## Task brief
Output the full material exactly as it appears here.
-- begin Source data --
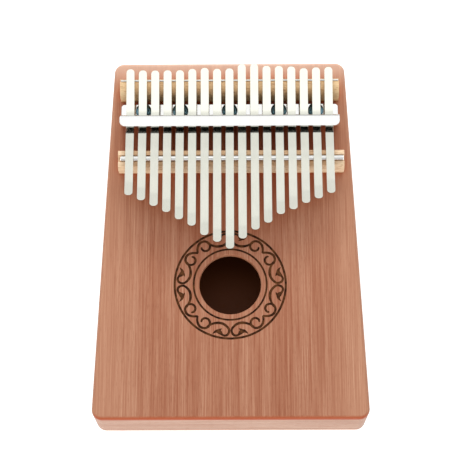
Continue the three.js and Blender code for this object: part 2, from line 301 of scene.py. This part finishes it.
def beech(name, tones, shade_reach):
    """Pale close-grained wood along X, with the short darker flecks that beech shows, and painted shade
    where it is closed in.
    """
    dark, light = tones
    shader = Shader(name)
    place = wavy(shader, "X", 1 * MM)
    bands = shader.noise(place, along("X", 240, 12), detail=3.0, roughness=0.6)
    fibres = shader.noise(place, along("X", 2200, 60), detail=2.0)
    flecks = shader.step(shader.noise(place, along("X", 1900, 420), detail=0.0), 0.62, 0.74)
    color = shader.ramp(bands, ((0.3, dark), (0.7, light)))
    fibre_tone = shader.ramp(fibres, ((0.3, (0.86, 0.83, 0.8, 1)), (0.7, (1.06, 1.06, 1.06, 1))))
    color = shader.mix(0.8, color, fibre_tone, "MULTIPLY")
    color = shader.mix(shader.math("MULTIPLY", flecks, 0.45), color, srgb(150, 100, 60))
    # Painted shade: warmer and darker where the wood is closed in, under the tines.
    color = shader.paint_closed_in_shade(color, (0.95, 0.68, 0.44, 1), shade_reach)
    bump = shader.bump(fibres, 0.2, 0.06 * MM)
    return shader.finish(Base_Color=color, Roughness=0.55, Normal=bump, Specular_IOR_Level=0.3)


def burnt_wood():
    """The charred floor of the laser-cut ornament."""
    shader = Shader("burnt_wood")
    patches = shader.noise(shader.place(), (420, 420, 420), detail=3.0)
    color = shader.ramp(patches, ((0.35, srgb(38, 20, 10)), (0.7, srgb(92, 56, 30))))
    return shader.finish(Base_Color=color, Roughness=0.85, Specular_IOR_Level=0.1)


def plated(name, tone, roughness, mottle):
    """Bright plated metal with faint cloudy patches and a very fine hammered surface."""
    shader = Shader(name)
    place = shader.place()
    clouds = shader.noise(place, (260, 120, 260), detail=4.0, roughness=0.6)
    scuffs = shader.noise(place, (1500, 300, 1500), detail=2.0)
    cloudy = (1 - mottle, 1 - mottle, 1 - mottle, 1)
    shade = shader.ramp(clouds, ((0.3, cloudy), (0.65, (1, 1, 1, 1))))
    color = shader.mix(1.0, tone, shade, "MULTIPLY")
    gloss = shader.math("MULTIPLY_ADD", scuffs, 0.12, roughness - 0.06)
    bump = shader.bump(scuffs, 0.12, 0.02 * MM)
    return shader.finish(Base_Color=color, Metallic=1.0, Roughness=gloss, Normal=bump)


# Dark, middle and light tones of each wood, and dark and light ones of the beech.
BOARD_TONES = (srgb(140, 84, 59), srgb(153, 102, 78), srgb(169, 123, 99))
BODY_TONES = (srgb(188, 140, 118), srgb(204, 164, 142), srgb(214, 178, 158))
RAIL_TONES = (srgb(144, 108, 89), srgb(156, 121, 103), srgb(168, 134, 117))
BLOCK_TONES = (srgb(150, 110, 76), srgb(170, 128, 92), srgb(186, 144, 106))
# The backstop and the front bridge are one beech in two copies: the backstop's darker and yellower for its
# painted shade, the front bridge's paler for its painted light.
REAR_BRIDGE_SHADED_TONES = (srgb(206, 172, 128), srgb(224, 196, 154))
FRONT_BRIDGE_LIT_TONES = (srgb(213, 184, 150), srgb(230, 206, 175))

MATERIAL = {
    "soundboard": soundboard_mahogany(),
    "body": mahogany("body_mahogany", BODY_TONES, "Y"),
    "back": back_mahogany(),
    "rail": mahogany("rail_mahogany", RAIL_TONES, "X"),
    "block": mahogany("block_wood", BLOCK_TONES, "X"),
    "beech_rear": beech("backstop_beech", REAR_BRIDGE_SHADED_TONES, 8 * MM),
    "beech_front": beech("bridge_beech", FRONT_BRIDGE_LIT_TONES, 6 * MM),
    "burnt": burnt_wood(),
    "nickel": plated("bracket_nickel", srgb(250, 250, 248), 0.12, mottle=0.03),
    "tine": plated("tine_nickel", srgb(226, 226, 214), 0.12, mottle=0.05),
    "rod": plated("rod_steel", srgb(235, 235, 232), 0.14, mottle=0.04),
    "strip": plated("strip_steel", srgb(245, 245, 242), 0.6, mottle=0.05),
    "screw": plated("screw_zinc", srgb(98, 130, 142), 0.2, mottle=0.25),
}


# ---- Mesh helpers ----


def new_object(name, bm, material=None):
    mesh = bpy.data.meshes.new(name)
    bmesh.ops.recalc_face_normals(bm, faces=bm.faces)
    bm.to_mesh(mesh)
    bm.free()
    obj = bpy.data.objects.new(name, mesh)
    bpy.context.scene.collection.objects.link(obj)
    if material:
        mesh.materials.append(material)
    return obj


def smooth(obj, degrees=35):
    """Smooth shading inside each face group, with flat faces kept flat up to their edges."""
    mesh = obj.data
    mesh.shade_smooth()
    mesh.set_sharp_from_angle(angle=math.radians(degrees))
    weighted = obj.modifiers.new("flat_faces", "WEIGHTED_NORMAL")
    weighted.keep_sharp = True
    return obj


def stack(rings):
    """A closed solid whose skin runs through rings of points, from the lowest ring to the highest."""
    bm = bmesh.new()
    layers = [[bm.verts.new(point) for point in ring] for ring in rings]
    count = len(layers[0])
    for lower, upper in zip(layers, layers[1:]):
        for i in range(count):
            j = (i + 1) % count
            bm.faces.new((lower[i], lower[j], upper[j], upper[i]))
    bm.faces.new(list(reversed(layers[0])))
    bm.faces.new(layers[-1])
    return bm


def circle(centre, radius, height, steps=64):
    turns = [2 * math.pi * i / steps for i in range(steps)]
    return [(centre[0] + radius * math.cos(t), centre[1] + radius * math.sin(t), height) for t in turns]


def evaluated_mesh(obj):
    graph = bpy.context.evaluated_depsgraph_get()
    return bpy.data.meshes.new_from_object(obj.evaluated_get(graph))


def cut(obj, tool):
    """Takes tool's solid away from obj, and deletes tool."""
    modifier = obj.modifiers.new("cut", "BOOLEAN")
    modifier.operation = "DIFFERENCE"
    modifier.solver = "MANIFOLD"
    modifier.object = tool
    old = obj.data
    obj.data = evaluated_mesh(obj)
    obj.modifiers.remove(modifier)
    bpy.data.meshes.remove(old)
    bpy.data.objects.remove(tool)


def cut_hole(obj, centre, radius, low, high, steps=24):
    rings = [circle(centre, radius, height, steps) for height in (low, high)]
    cut(obj, new_object("drill", stack(rings)))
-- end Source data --
## Full response
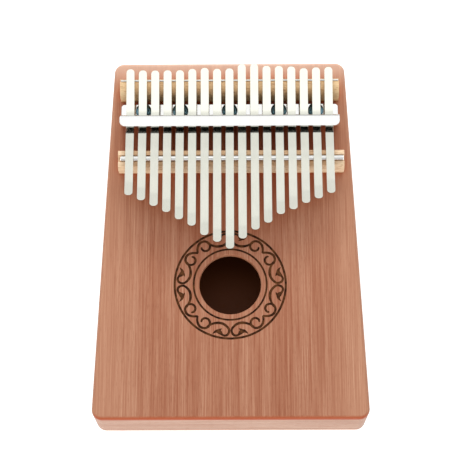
Continue the three.js and Blender code for this object: part 2, from line 301 of scene.py. This part finishes it.
def beech(name, tones, shade_reach):
    """Pale close-grained wood along X, with the short darker flecks that beech shows, and painted shade
    where it is closed in.
    """
    dark, light = tones
    shader = Shader(name)
    place = wavy(shader, "X", 1 * MM)
    bands = shader.noise(place, along("X", 240, 12), detail=3.0, roughness=0.6)
    fibres = shader.noise(place, along("X", 2200, 60), detail=2.0)
    flecks = shader.step(shader.noise(place, along("X", 1900, 420), detail=0.0), 0.62, 0.74)
    color = shader.ramp(bands, ((0.3, dark), (0.7, light)))
    fibre_tone = shader.ramp(fibres, ((0.3, (0.86, 0.83, 0.8, 1)), (0.7, (1.06, 1.06, 1.06, 1))))
    color = shader.mix(0.8, color, fibre_tone, "MULTIPLY")
    color = shader.mix(shader.math("MULTIPLY", flecks, 0.45), color, srgb(150, 100, 60))
    # Painted shade: warmer and darker where the wood is closed in, under the tines.
    color = shader.paint_closed_in_shade(color, (0.95, 0.68, 0.44, 1), shade_reach)
    bump = shader.bump(fibres, 0.2, 0.06 * MM)
    return shader.finish(Base_Color=color, Roughness=0.55, Normal=bump, Specular_IOR_Level=0.3)


def burnt_wood():
    """The charred floor of the laser-cut ornament."""
    shader = Shader("burnt_wood")
    patches = shader.noise(shader.place(), (420, 420, 420), detail=3.0)
    color = shader.ramp(patches, ((0.35, srgb(38, 20, 10)), (0.7, srgb(92, 56, 30))))
    return shader.finish(Base_Color=color, Roughness=0.85, Specular_IOR_Level=0.1)


def plated(name, tone, roughness, mottle):
    """Bright plated metal with faint cloudy patches and a very fine hammered surface."""
    shader = Shader(name)
    place = shader.place()
    clouds = shader.noise(place, (260, 120, 260), detail=4.0, roughness=0.6)
    scuffs = shader.noise(place, (1500, 300, 1500), detail=2.0)
    cloudy = (1 - mottle, 1 - mottle, 1 - mottle, 1)
    shade = shader.ramp(clouds, ((0.3, cloudy), (0.65, (1, 1, 1, 1))))
    color = shader.mix(1.0, tone, shade, "MULTIPLY")
    gloss = shader.math("MULTIPLY_ADD", scuffs, 0.12, roughness - 0.06)
    bump = shader.bump(scuffs, 0.12, 0.02 * MM)
    return shader.finish(Base_Color=color, Metallic=1.0, Roughness=gloss, Normal=bump)


# Dark, middle and light tones of each wood, and dark and light ones of the beech.
BOARD_TONES = (srgb(140, 84, 59), srgb(153, 102, 78), srgb(169, 123, 99))
BODY_TONES = (srgb(188, 140, 118), srgb(204, 164, 142), srgb(214, 178, 158))
RAIL_TONES = (srgb(144, 108, 89), srgb(156, 121, 103), srgb(168, 134, 117))
BLOCK_TONES = (srgb(150, 110, 76), srgb(170, 128, 92), srgb(186, 144, 106))
# The backstop and the front bridge are one beech in two copies: the backstop's darker and yellower for its
# painted shade, the front bridge's paler for its painted light.
REAR_BRIDGE_SHADED_TONES = (srgb(206, 172, 128), srgb(224, 196, 154))
FRONT_BRIDGE_LIT_TONES = (srgb(213, 184, 150), srgb(230, 206, 175))

MATERIAL = {
    "soundboard": soundboard_mahogany(),
    "body": mahogany("body_mahogany", BODY_TONES, "Y"),
    "back": back_mahogany(),
    "rail": mahogany("rail_mahogany", RAIL_TONES, "X"),
    "block": mahogany("block_wood", BLOCK_TONES, "X"),
    "beech_rear": beech("backstop_beech", REAR_BRIDGE_SHADED_TONES, 8 * MM),
    "beech_front": beech("bridge_beech", FRONT_BRIDGE_LIT_TONES, 6 * MM),
    "burnt": burnt_wood(),
    "nickel": plated("bracket_nickel", srgb(250, 250, 248), 0.12, mottle=0.03),
    "tine": plated("tine_nickel", srgb(226, 226, 214), 0.12, mottle=0.05),
    "rod": plated("rod_steel", srgb(235, 235, 232), 0.14, mottle=0.04),
    "strip": plated("strip_steel", srgb(245, 245, 242), 0.6, mottle=0.05),
    "screw": plated("screw_zinc", srgb(98, 130, 142), 0.2, mottle=0.25),
}


# ---- Mesh helpers ----


def new_object(name, bm, material=None):
    mesh = bpy.data.meshes.new(name)
    bmesh.ops.recalc_face_normals(bm, faces=bm.faces)
    bm.to_mesh(mesh)
    bm.free()
    obj = bpy.data.objects.new(name, mesh)
    bpy.context.scene.collection.objects.link(obj)
    if material:
        mesh.materials.append(material)
    return obj


def smooth(obj, degrees=35):
    """Smooth shading inside each face group, with flat faces kept flat up to their edges."""
    mesh = obj.data
    mesh.shade_smooth()
    mesh.set_sharp_from_angle(angle=math.radians(degrees))
    weighted = obj.modifiers.new("flat_faces", "WEIGHTED_NORMAL")
    weighted.keep_sharp = True
    return obj


def stack(rings):
    """A closed solid whose skin runs through rings of points, from the lowest ring to the highest."""
    bm = bmesh.new()
    layers = [[bm.verts.new(point) for point in ring] for ring in rings]
    count = len(layers[0])
    for lower, upper in zip(layers, layers[1:]):
        for i in range(count):
            j = (i + 1) % count
            bm.faces.new((lower[i], lower[j], upper[j], upper[i]))
    bm.faces.new(list(reversed(layers[0])))
    bm.faces.new(layers[-1])
    return bm


def circle(centre, radius, height, steps=64):
    turns = [2 * math.pi * i / steps for i in range(steps)]
    return [(centre[0] + radius * math.cos(t), centre[1] + radius * math.sin(t), height) for t in turns]


def evaluated_mesh(obj):
    graph = bpy.context.evaluated_depsgraph_get()
    return bpy.data.meshes.new_from_object(obj.evaluated_get(graph))


def cut(obj, tool):
    """Takes tool's solid away from obj, and deletes tool."""
    modifier = obj.modifiers.new("cut", "BOOLEAN")
    modifier.operation = "DIFFERENCE"
    modifier.solver = "MANIFOLD"
    modifier.object = tool
    old = obj.data
    obj.data = evaluated_mesh(obj)
    obj.modifiers.remove(modifier)
    bpy.data.meshes.remove(old)
    bpy.data.objects.remove(tool)


def cut_hole(obj, centre, radius, low, high, steps=24):
    rings = [circle(centre, radius, height, steps) for height in (low, high)]
    cut(obj, new_object("drill", stack(rings)))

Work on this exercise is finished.